The only other explanation that I can think of is that my covarainces are small (0.001). Therefore, perhaps the confidence interval is not actually 0, but gets cutoff at 0.000 in the output. Would this be a possibility?
Do you mean multiple-indicator growth modeling? There the mean of the intercept growth factor is instead picked up in an intercept of the indicators and the growth curve for the factor wouldn't involve that parameter.
Jon Heron posted on Thursday, April 18, 2013 - 9:24 am
yes, that's what I mean
the width of my confidence interval around the growth curve is then zero at baseline.
Jon Heron posted on Thursday, April 18, 2013 - 10:04 am
Did I say "puzzled"? I meant "stupid". I guess I can just go grab that mean of the first indicator and use it instead
I guess if E(f_t)=0 for t at the first time point (which is the standard setup we use), then the predicted value is 0 and should have no interval around it.
Moving an indicator intercept into the intercept factor mean makes it dependent on the choice of indicator.
You can also show expected indicator growth with confidence bands, one for each indicator.
Jon Heron posted on Thursday, April 18, 2013 - 11:44 pm
I've just knocked together a lovely graph for my single indicator growth model which combines estimated growth under the model with the mean values of the manifest sumscore at each time point. Much clearer than the growth factor parameter estimates themselves as this is a quadratic model with constant Q.
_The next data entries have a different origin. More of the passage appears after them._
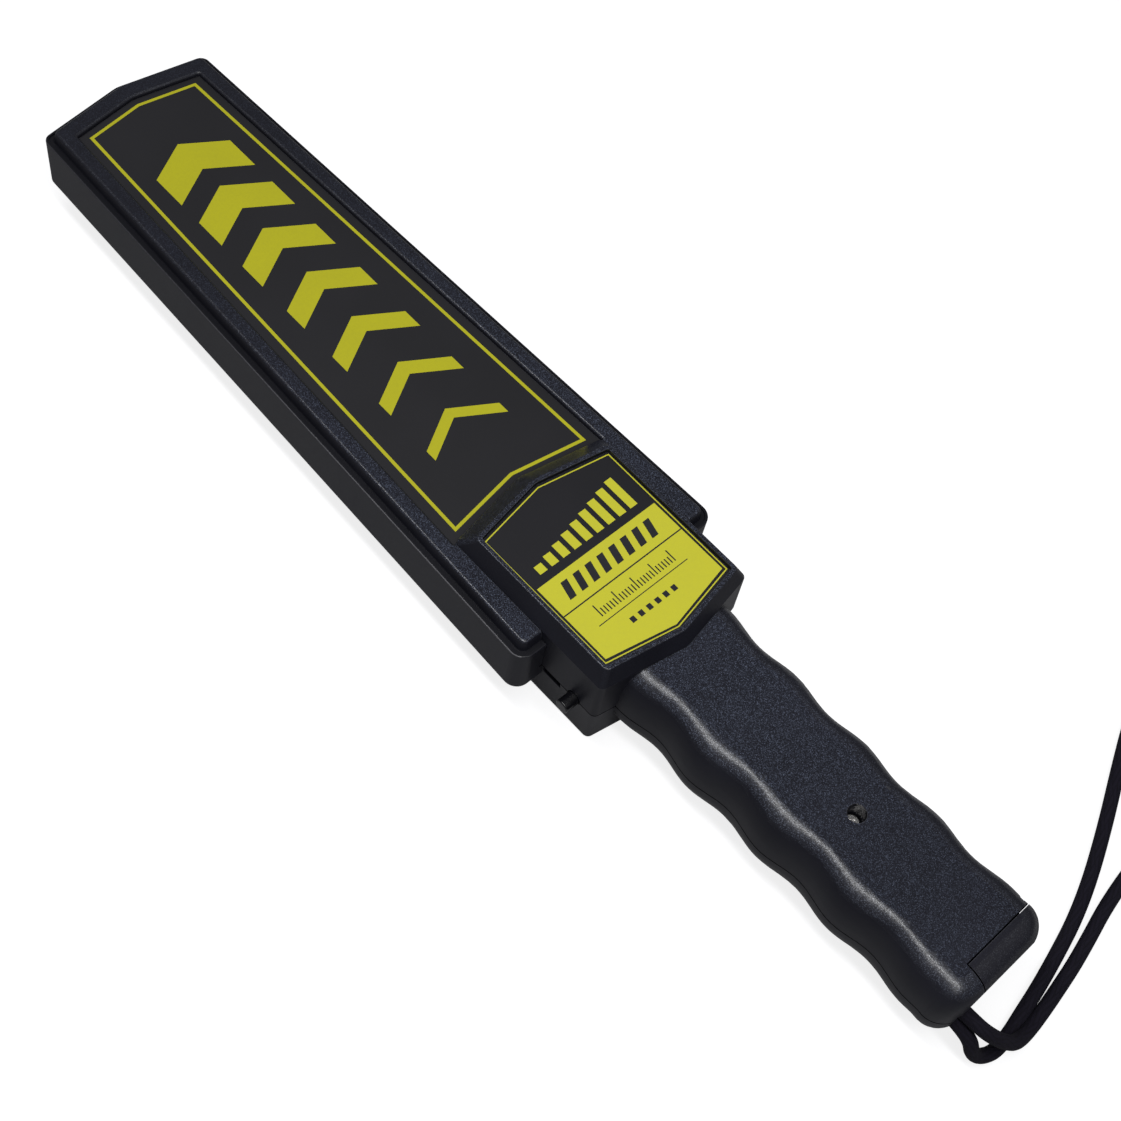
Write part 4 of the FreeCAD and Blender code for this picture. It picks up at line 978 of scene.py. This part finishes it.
@dataclass
class HeadFilm:
    """Black film of the head, its yellow line and a row of chevrons that thin out."""

    film: SatinFilm = SatinFilm("head film")
    ink: InkLayer = InkLayer(37.2)
    outline: FilmOutline = FilmOutline(
        front_apex=12.85, front=(16.35, 22.35), rear=(214.2, 27.95), rear_apex=209.6)
    line: float = 1.15
    chevron_first: float = 36.0
    chevron_pitch: float = 23.5
    chevron_widths: tuple[float, ...] = (14.0, 12.4, 10.8, 9.2, 7.6, 6.0, 4.4)
    chevron_reach: float = 15.5
    chevron_lean: float = 9.0

    def chevron(self, tip: float, width: float) -> list[Flat]:
        """Corners of one chevron.

        Args:
            tip: place of its point, as a distance from the detector's tip, in millimetres.
            width: width of its arms, in millimetres.

        Returns:
            The corners in order.
        """
        foot, reach = tip + self.chevron_lean, self.chevron_reach
        return [
            (tip, 0), (foot, -reach), (foot + width, -reach),
            (tip + width, 0), (foot + width, reach), (foot, reach),
        ]

    def build(self) -> None:
        """Make the printed line and the chevrons."""
        paint("scan_label", self.film.build())
        yellow = Ink.HEAD_YELLOW.value.build()
        mesh = bmesh.new()
        self.ink.line(mesh, self.outline.corners(), self.line)
        close_up(mesh)
        self.keep(to_object(mesh, "head_print_line", yellow))
        mesh = bmesh.new()
        for i, width in enumerate(self.chevron_widths):
            self.ink.plate(mesh, self.chevron(self.chevron_first + self.chevron_pitch * i, width))
        close_up(mesh)
        self.keep(to_object(mesh, "head_print_chevrons", yellow))
        log.info("head film printed")

    def keep(self, piece: bpy.types.Object) -> None:
        """Make a printed piece move with the detector."""
        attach(piece, BODY)


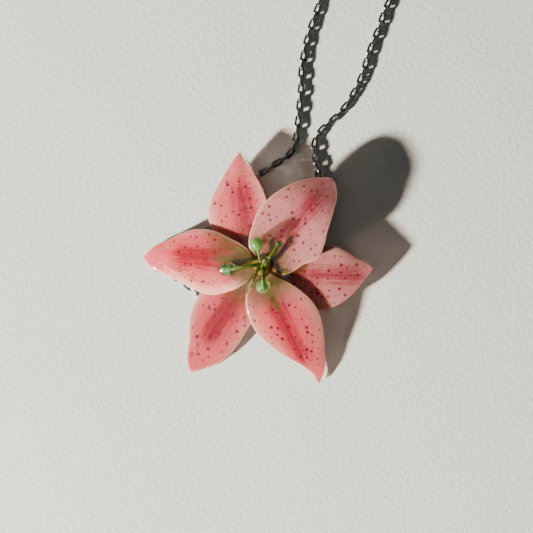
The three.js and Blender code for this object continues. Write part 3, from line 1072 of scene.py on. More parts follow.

I was hoping for a figure for the multi-indicator model to illustrate the similarities. Perhaps showing the population growth overlayed with the first order factor means.
We have a growth mixture model with three latent trajectories. One of them has growth factor means of 49.063 (I), 9.496 (S), and -3.432 (Q). Using these point estimates, the peak of the trajectory occurs at 1.383 on the x-axis. Is there any way to come up with a confidence interval for this value?